Remarkable Physicists

During the latter stages of June 2005, I read

Title: Remarkable Physicists
Sub-title: From Galileo to Yukawa
Author: Ioan James, 2004
ISBN: 0521 01706 8

I must have purchased this shortly before Christmas 2004, during a visit to Cambridge: it gives short accounts of the lives of a selection of physicists, over the period from Galileo (born 1564) to Yukawa (born 1907), in order of date of birth. The lives are given largely divorced from their discoveries: the author's aim is overtly to give an over-view of the diversity of personal lives. This is also (again overtly) expressed in the choice of subjects: diversity is pursued, while selecting a small enough subset of the many worthy subjects to make the book manageable (under 400 pages). Although the book sets out to give ten groups of five, there are actually several cases where the author slides in a fair deal of detail about a close associate – J.J. Thomson's son and Marie Curie's husband, for example – under the heading of one of the selected lives.

The saga is not without its moments of tears for a physicist – Giordano Bruno, in 1601, imprisoned, tortured and burned at the stake for believing that stars were other suns, with their own planets, some of them Earth-like; the Curies discovering the harmful effects of radiation by dying of them; a tenth of a million civilians dying, in a pair of brief moments, in Hiroshima and Nagasaki. Even allowing several seconds for each, the last imply many thousands of deaths per second. No matter how firmly you believe this to have been better than the likely alternatives, if it does not bring tears to your eyes you are not human.

The poignancy of this is all the more acute for the book ending with its life of Yukawa (neé Ogawa; on marriage, he took the family name of his wife, a classical Japanese dancer), one of whose closest colleagues was Tomonaga – who came from a family of Nagasaki samurai descent. Both had their first faculty positions in Kyoto. Although Tomonaga's house in Tokyo was destroyed in an air raid, in April 1945, he survived. Both Tomonaga and Yukawa were founding members (with Einstein and Bertrand Russell) of Pugwash.

The first hint that the atom could be split came from Lise Meitner making sense of a discovery by Otto Hahn and his assistant, Strassmann – in work theese two did after Hahn had helped Meitner (a jew) to escape (to Sweden) from the Nazi regime taking power in their native country. Fermi, who (working forward from the above) built the first nuclear pile (in Chicago), had barely escaped from Italy before the Fascists got round to so closely mirroring the Nazis as would have detained him. It is terrifying to realize just how close a ghastly mess came to being worse.

Understatement of the century:

It was obvious that a community like Los Alamos would be deeply concerned with the ominous implications of the atomic bomb.

Oppenheimer and Bohr did everything they could to contain the nighmare, but statesmen were not receptive to their message. I think it must have taken the greatest charity and courage for Oppenheimer to limit his remarks, after his persecution in the 1950s, to only

I think it is just possible, Mr President, that it has taken some charity and some courage for you to make this award today.

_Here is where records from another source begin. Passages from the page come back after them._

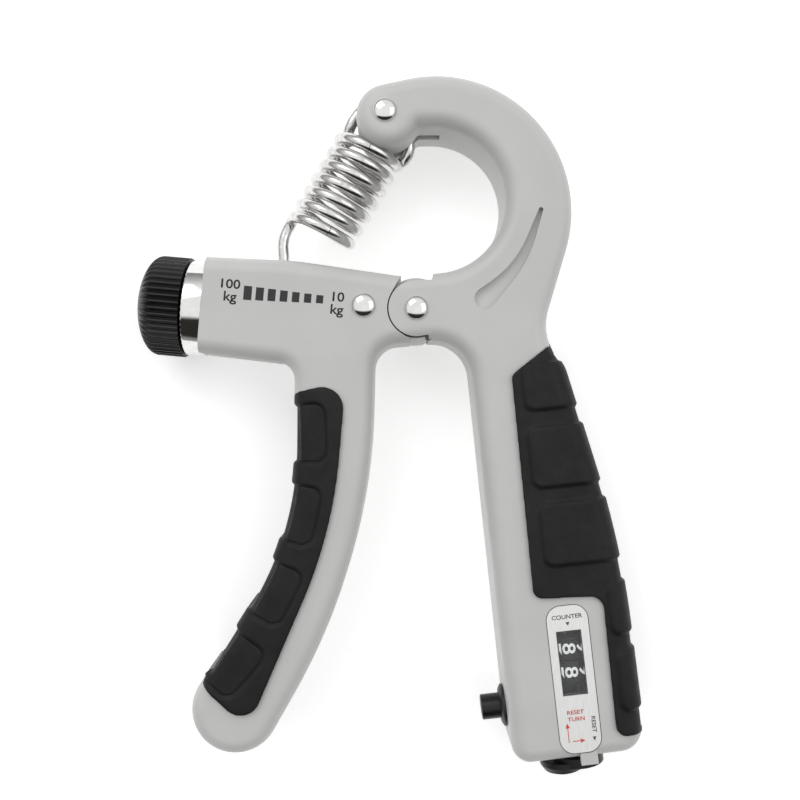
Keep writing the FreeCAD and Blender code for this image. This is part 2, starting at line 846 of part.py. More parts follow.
def make_knob():
    """Domed knob with a plug that reaches into the collar, and fine ribs round its rim."""
    start = knob_start()
    rim = start + " + knob_length"
    body = turned("TensionKnob", [
        (start + " - 4", "screw_radius"),
        (rim, "screw_radius"),
        (rim, "0"),
        (rim + " + knob_dome", "0"),
        (rim + " + 0.9 * knob_dome", "0.436 * knob_radius"),
        (rim + " + 0.72 * knob_dome", "0.694 * knob_radius"),
        (rim + " + 0.45 * knob_dome", "0.893 * knob_radius"),
        (rim, "knob_radius"),
        (start, "knob_radius"),
        (start, "bore_radius - 0.4"),
        (start + " - 4", "bore_radius - 0.4"),
    ], barrel_place())
    doc.recompute()
    groove_sketch = new_sketch(body, "Knob_groove", "0", "YZ_Plane")
    groove_sketch.setExpression("AttachmentOffset.Base.z", linked(start + " - 1"))
    reach = "knob_radius + rib_offset"
    centre = FreeCAD.Vector(cell(reach), 0, 0)
    circle = Part.Circle(centre, FreeCAD.Vector(0, 0, 1), cell("rib_radius"))
    groove_sketch.addGeometry(circle, False)
    bind(groove_sketch, Sketcher.Constraint("Radius", 0, cell("rib_radius")), "rib_radius")
    bind(groove_sketch, Sketcher.Constraint("DistanceX", -1, 1, 0, 3, cell(reach)), reach)
    groove = body.newObject("PartDesign::Pocket", "Knob_rib_cut")
    groove.Profile = groove_sketch
    groove.setExpression("Length", linked("knob_length + 1"))
    groove.Reversed = True
    body.Tip = groove
    doc.recompute()
    ribs = body.newObject("PartDesign::PolarPattern", "Knob_ribs")
    ribs.Originals = [groove]
    ribs.Axis = (groove_sketch, ["N_Axis"])
    ribs.Angle = 360
    ribs.setExpression("Occurrences", linked("knob_ribs"))
    body.Tip = ribs
    keep(body, "tension_knob")


def make_screw_train():
    place = barrel_place()
    tail = "bore_start - bearing_length"
    bearing = tube(tail + " + 0.2", "bore_start - 0.1", "screw_radius + fit_gap", "bearing_radius")
    keep(turned("ScrewBearing", bearing, place), "screw_bearing")
    rim = knob_start() + " + knob_length"
    keep(turned("LeadScrew", rod(tail + " + 0.4", rim, "screw_radius"), place), "lead_screw")
    washer = tube("barrel_end - collar_spigot - 1.3", "barrel_end - collar_spigot - 0.3",
                  "screw_radius", "bore_radius - 0.4")
    keep(turned("ThrustWasher", washer, place), "thrust_washer")


def make_nut():
    """Carriage with a hook pocket in its top, run along the barrel by the screw."""
    place = barrel_place()
    low = "nut_place - nut_length / 2"
    high = "nut_place + nut_length / 2"
    drum = turned("NutDrum", tube(low, high, "screw_radius + fit_gap", "bore_radius - 0.08"), place)
    pocket = block("NutPocket", (low + " - 1", "-20", "-wire_radius - 0.25"),
                   ("nut_length + 2", "20 - screw_radius - 0.4", "2 * wire_radius + 0.5"), place)
    along = place.multiply(FreeCAD.Placement(
        FreeCAD.Vector(cell("nut_place"), -cell("hook_pin_rise"), 0),
        FreeCAD.Rotation(FreeCAD.Vector(0, 1, 0), -90)))
    pin_bore = turned("NutPinBore", rod("-8", "8", "hook_pin_radius"), along)
    keep(cut("TensionNut", drum, [pocket, pin_bore]), "tension_nut")
    reach = "2.9"
    keep(turned("HookPin", rod("-" + reach, reach, "hook_pin_radius"), along), "hook_pin")


make_collar()
make_knob()
make_screw_train()
make_nut()


# ---------------------------------------------------------------- spring

def hook_pin_spot():
    """Where the nut's hook pin stands, seen from the front."""
    pin = barrel_place().multVec(FreeCAD.Vector(cell("nut_place"), -cell("hook_pin_rise"), 0))
    return pin.x, pin.y


HOOK_PIN = hook_pin_spot()
SPRING_TURN = math.degrees(math.atan2(HOOK_PIN[1] - cell("anchor_y"), HOOK_PIN[0] - cell("anchor_x")))


def spring_place():
    """At the anchor pin, with local +X down the spring towards the hook pin."""
    return spot("anchor_x", "anchor_y", "mid_height", str(SPRING_TURN))


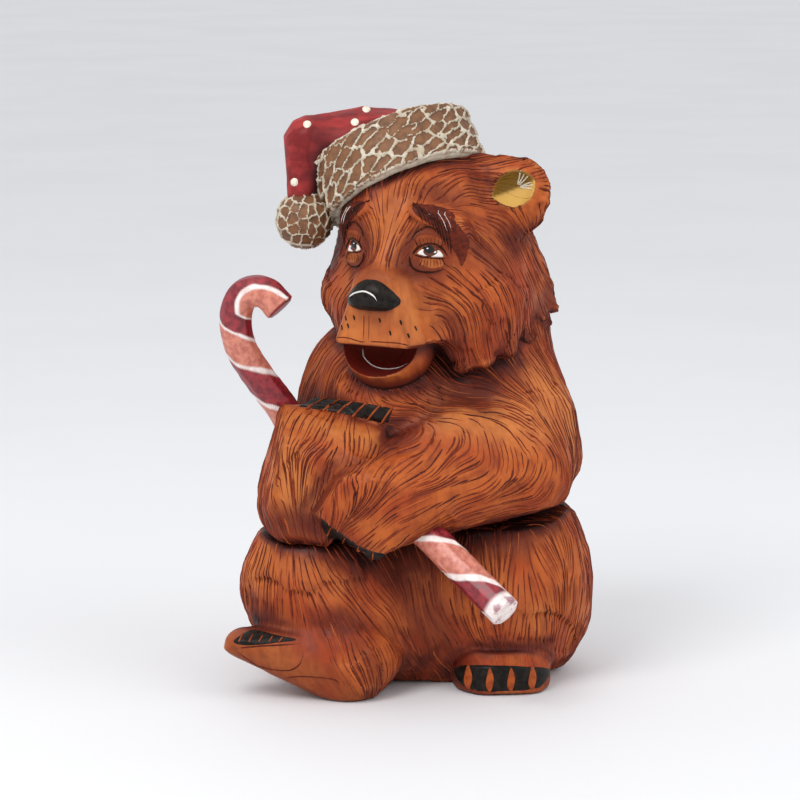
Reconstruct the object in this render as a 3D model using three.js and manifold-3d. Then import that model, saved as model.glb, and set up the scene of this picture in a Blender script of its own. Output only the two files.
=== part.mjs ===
// A carved linden-wood bear that sits, wears a stocking cap and hugs a candy cane.
// Millimetres, +Z up. The bear's front faces -Y and its head is turned towards -X.
import * as THREE from "three";
import { mergeVertices } from "three/addons/utils/BufferGeometryUtils.js";
import Module from "manifold-3d";

const wasm = await Module();
wasm.setup();

// ---- driving dimensions ----
const GLUE_GAP = 0.35; // room left between two glued faces
const DOWEL_CLEARANCE = 0.3; // between a dowel and its socket, all round
const WAIST = 36.4; // height of the joint between haunches and torso
const NECK = 71; // height of the joint between torso and head
const FAR = 200; // larger than the whole figure, for cutting blocks

const HEAD_CENTRE = [4.9, 0, 90];
const HEAD_YAW = -28;
const SKULL = [22.5, 21.5, 22.5];
const MUZZLE_HALF = [9.7, 9.5, 6.9];
const TUFT_STEP = 18; // degrees between two tufts of the mane
const MOUTH_ANGLE = 27; // degrees from the middle of the face to the first tuft on each side
const TUFT_ROOT = 14; // from the head's axis to a tuft's root
const TUFT_TIP = [24.5, 20]; // from the head's axis to a tuft's tip, sideways and forwards
const FRINGE_FRONT = -21; // height of the mane's tips from the head's centre
const FRINGE_BACK = -15;

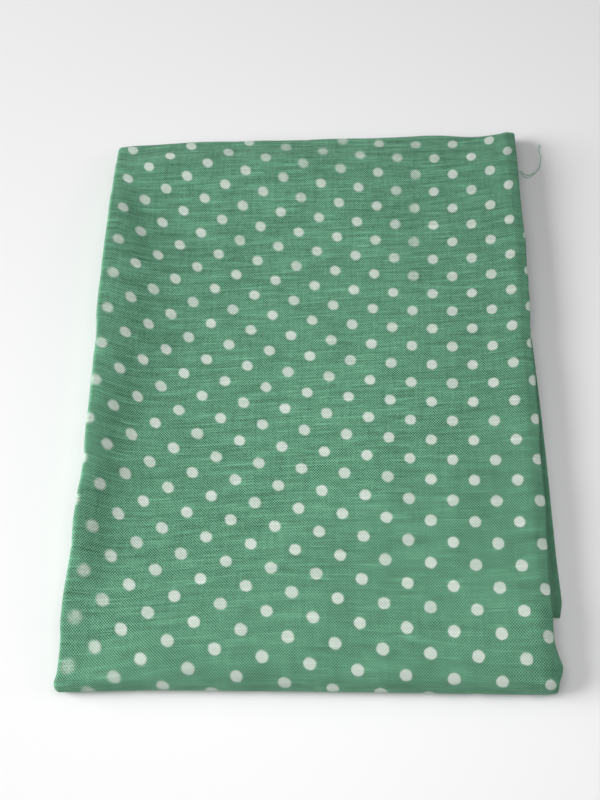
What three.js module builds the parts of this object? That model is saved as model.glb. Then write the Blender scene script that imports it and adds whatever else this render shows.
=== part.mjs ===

when accepting President Johnson's decent efforts (initiated by JFK) to make amends.

Nor is the tale without moments of pride, quite apart from that attached to the triumphs of physics itself: the Curies' daughter Irene (not, herself, profiled) and her husband Jean-Frédéric Joliot (profiled) taking an active part in the resistance to the Nazis and, subsequently, taking active parts in the swords into ploughshares side of the subsequent history of nuclear power (though both, ultimately, succumbed to radiation sickness, like her parents, after a life of research in the same field); and (with the lamentable exception of Heisenberg, who comes across as an apologist) the general contempt for the Nazis even among such eminently aryan fellows as Schroedinger (on whose grave I chanced, with my friend Tim, during a ski-ing holiday in the late 1990s, where our instructor was of that family – the head-stone is engraved with his famous partial differential equation).

The word aryan always reminds me of arian, which has a quite different meaning, in theological circles: it names a heresy which – in the version of it that Newton ascribed to – denies the trinity of God. The same name is given to the heretical belief that the devil holds any power in the realm of mortals. The ancient church was rather prone to lumping separate heresies together !

Denizens of the United States of America might beneficially be reminded that positive discrimination has a history (not a glorious one, nor such as commends the institution) predating its modern form: when Oppenheimer was a boy, his access to schools was limited by analogous rules that favoured white anglo-saxon protestants in preference to jews, in so far as the latter would otherwise have filled a greater proportion of places in the school than in the population at large. Positive discriminateion cannot, then, be said to be a universal blessing: though its proponents may fairly defend its value where its beneficiaries are demonstrably subject, without it, to unfair exclusion. Perhaps some self-righteousn indignation (on both sides) can be deflated by such information, who knows.

Altogether, a book I can recommend to any physicist, especially any with an interest in history; and to any historian of science.